My Cookies, and More
Wanda Lucille Smith
Wife
Mother
Grandmother
Great-Grandmother
September 1993
Illustrated by Bill Smith

My maternal grandmother, my Mamaw, Wanda Lucile (Troutt) Smith, gave us all (her children and grandchildren) a copy of this treasure in 1993. I can't imagine a more thoughtful gift. It is her, it is our family celebrations and traditions, it is an ancestral memory that I can not only touch my my living hands, but create from its words what she created, enjoy as she did, and her ancestors did, surely, of some recipes, and pass on to my own descendants in the form of the book itself and the fruits of it.

Food traditions, of course, are deeply communal, ceremonial, and earth-connected. They are a way we connect with ancestral lines, cultures ours and those we're lucky enough to be welcomed to share. They nourish our bodies and souls, connect us with our bodies and our ability to enjoy and take pleasure in life and one another. 

Mamaw with her cookies
Mamaw with her Christmas Cookies, so many she had to set up a table in the basement to hold them all.


Mamaw was a marvelous cookie maker.

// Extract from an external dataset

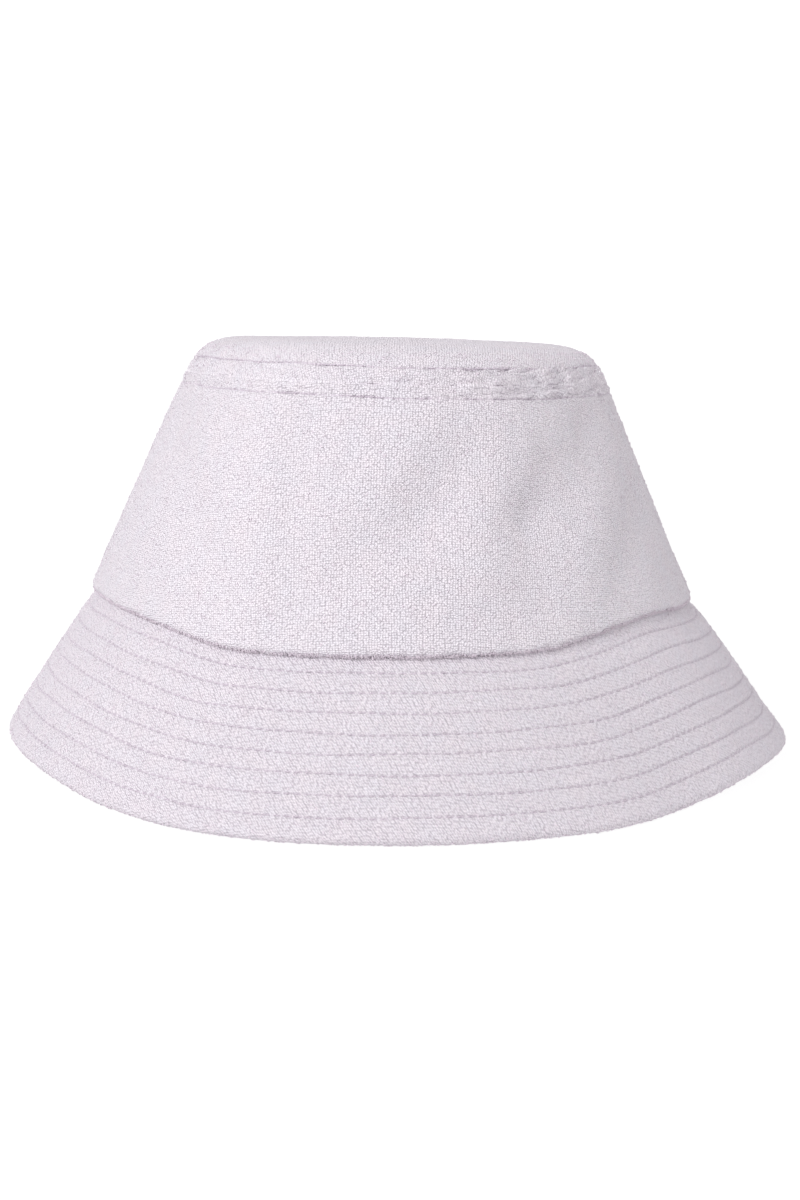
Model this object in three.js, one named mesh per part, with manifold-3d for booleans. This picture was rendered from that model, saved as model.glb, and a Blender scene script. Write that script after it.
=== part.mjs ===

Especially at Christmas she would make dozens upon dozens of cookies, and package them up for gifts, as well as having plenty to graze on all during the winter holidays. 

One very fond memory: I was in the Army, stationed in Aschaffenberg, Germany. It was Christmastime, and I was somewhere between 19 and 21 years old, a mere babe, far from home. Imagine my delight when I got off work to find a box of my Mamaw's cookies waiting for me, mailed all the way from the US. Many of them had crumbled in transit, but I don't think I ever told her that. I ate every crumb, and recognized every piece of cookie and all the love it contained.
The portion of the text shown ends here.